C syntax has some weird corners, too. Here’s a simple one:

x*y;

That looks like a useless multiplication between two variables, but logically it could be a declaration of y as a pointer to a type x. Expression and declaration are totally different parses that depend on what the symbol x means in this scope. (Even worse, if it’s a declaration, then the new y could shadow an existing y, which could affect later parses.) So C compilers need to track symbols in a symbol table while parsing, which is why C has forward declarations in practice.

D sidesteps the ambiguity by requiring a typecast to void if you really want to write an arithmetic expression without assigning it to anything:

int x, y;
cast(void)(x*y);

I’ve never seen useful code do that, but that rule helps D parse simply without forward declarations.

Here’s another quirk of C syntax. Remember that C declarations work by having a basic type on the left, followed by expressions that evaluate to that type? C allows parentheses in those expressions, and doesn’t care about whitespace as long as symbols don’t run together. That means these two declarations are equivalent:

int x;
int(x);

But what if, instead of int, we use some symbol that might be a typedef?

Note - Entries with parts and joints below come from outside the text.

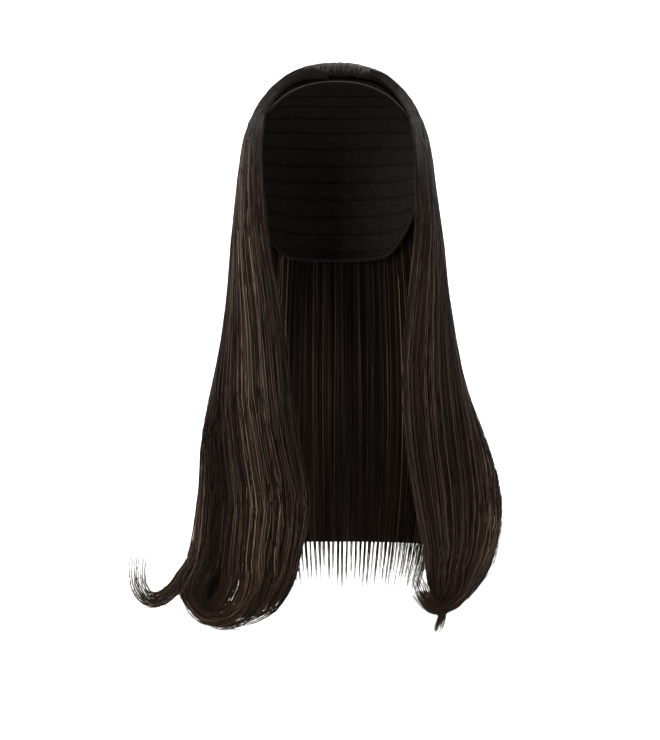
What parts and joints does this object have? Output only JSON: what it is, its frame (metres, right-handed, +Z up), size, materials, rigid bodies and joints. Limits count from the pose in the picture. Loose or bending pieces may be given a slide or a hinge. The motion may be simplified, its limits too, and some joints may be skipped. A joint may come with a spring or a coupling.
{
  "type": "half wig",
  "caption": "Long dark brown half wig on a net cap: black velvet headband with a stitched hem, hair brushed back at the crown, and straight lengths that curl at the ends.",
  "frame": {"origin": "inside of the cap at its crown, where the head's top sits", "axes": "+Z up, -Y towards the face, +X towards the wearer's left, which is the viewer's right from the front"},
  "size_m": [0.3031, 0.2338, 0.4764],
  "materials": {
    "cap_net": "matt dark elastic net",
    "band_velvet": "black velvet",
    "hem_cloth": "matt folded cloth with grey stitches",
    "hair": "glossy straight synthetic fibre"
  },
  "bodies": {
    "root": {"cap": "cap_net", "headband": "band_velvet", "band_hem": "hem_cloth", "hair_crown": "hair", "hair_left": "hair", "hair_right": "hair", "hair_back": "hair"}
  },
  "joints": []
}
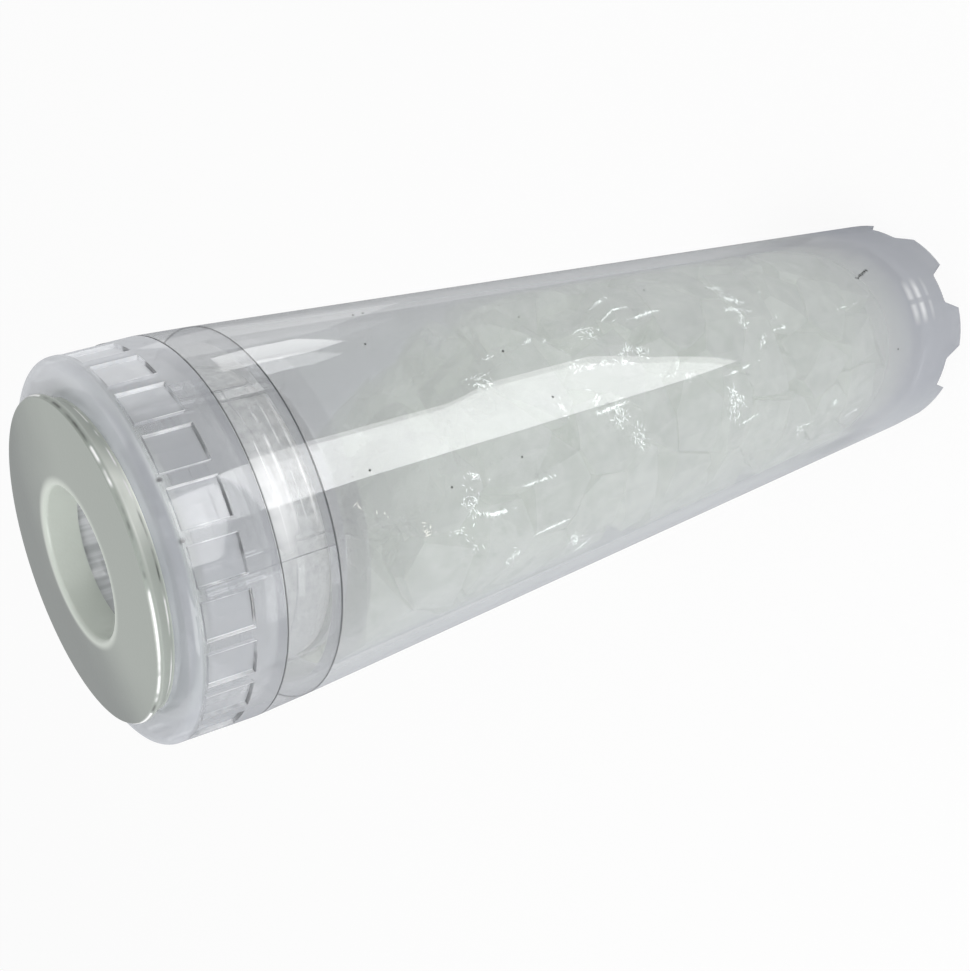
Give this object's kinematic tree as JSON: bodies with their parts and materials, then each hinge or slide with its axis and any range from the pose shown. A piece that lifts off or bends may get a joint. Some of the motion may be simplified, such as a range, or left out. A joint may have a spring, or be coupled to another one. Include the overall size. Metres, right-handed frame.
{
  "type": "anti-scale filter cartridge",
  "caption": "Clear round water filter cartridge filled with glassy crystals, toothed foot, screw cap with soft gasket and central outlet.",
  "frame": {"origin": "centre of the toothed foot, on the surface that the cartridge stands on", "axes": "+Z along the cartridge from the foot to the cap; -Y is the side that the picture shows"},
  "size_m": [0.07, 0.07, 0.248],
  "materials": {
    "clear_plastic": "clear polished moulding",
    "gasket": "milky translucent, satin",
    "felt": "rough pressed fibre",
    "crystal": "broken glassy facets"
  },
  "bodies": {
    "canister_body": {"canister": "clear_plastic", "neck_collar": "clear_plastic", "upper_strainer": "clear_plastic", "upper_felt_pad": "felt", "lower_felt_pad": "felt", "crystals_layer_01": "crystal", "crystals_layer_02": "crystal", "crystals_layer_03": "crystal", "crystals_layer_04": "crystal", "crystals_layer_05": "crystal", "crystals_layer_06": "crystal", "crystals_layer_07": "crystal", "crystals_layer_08": "crystal", "crystals_layer_09": "crystal", "crystals_layer_10": "crystal", "crystals_layer_11": "crystal", "crystals_layer_12": "crystal"},
    "cap_lift": {"cap_seal_ring": "gasket"},
    "cap": {"screw_cap": "clear_plastic", "top_gasket": "gasket"}
  },
  "joints": [
    {"name": "cap_rise", "type": "slide", "parent": "canister_body", "child": "cap_lift", "axis": [0, 0, 1], "range_m": [0, 0.01]},
    {"name": "cap_turn", "type": "hinge", "parent": "cap_lift", "child": "cap", "pos_m": [0, 0, 0.237], "axis": [0, 0, 1], "range_deg": [0, 900]}
  ],
  "couplings": [
    {"joint": "cap_rise", "follows": "cap_turn", "m_per_rad": 0.00063662}
  ]
}
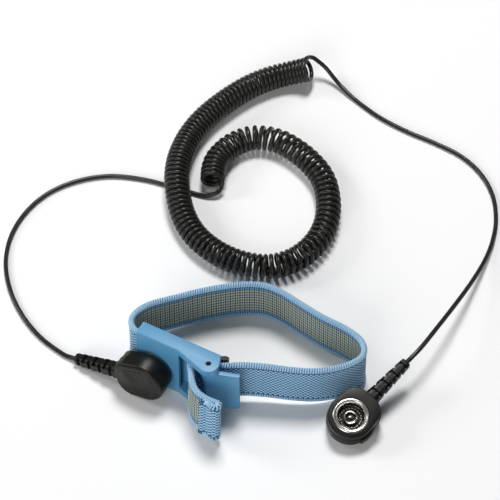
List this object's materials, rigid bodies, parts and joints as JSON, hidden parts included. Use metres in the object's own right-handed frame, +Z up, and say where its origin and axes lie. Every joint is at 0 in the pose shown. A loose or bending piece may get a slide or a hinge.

// Is this a declaration of x, or a function call?
t(x);

Just for fun, we can exploit shadowing and C’s archaic type rules:

typedef (*x)();
main()
{
    x(x);
    x(x);
}

The first line makes x a typedef to a function pointer type. The first x(x); redeclares x to be a function pointer variable, shadowing the typedef. The second x(x); is a function call that passes x as an argument. Yes, this code actually compiles, but it’s undefined behaviour because the function pointer is dereferenced without being initialised.

D avoids this chaos thanks to its “all type information on the left” rule. There’s no need to put parentheses around symbols in declarations, so x(y); is always a function call.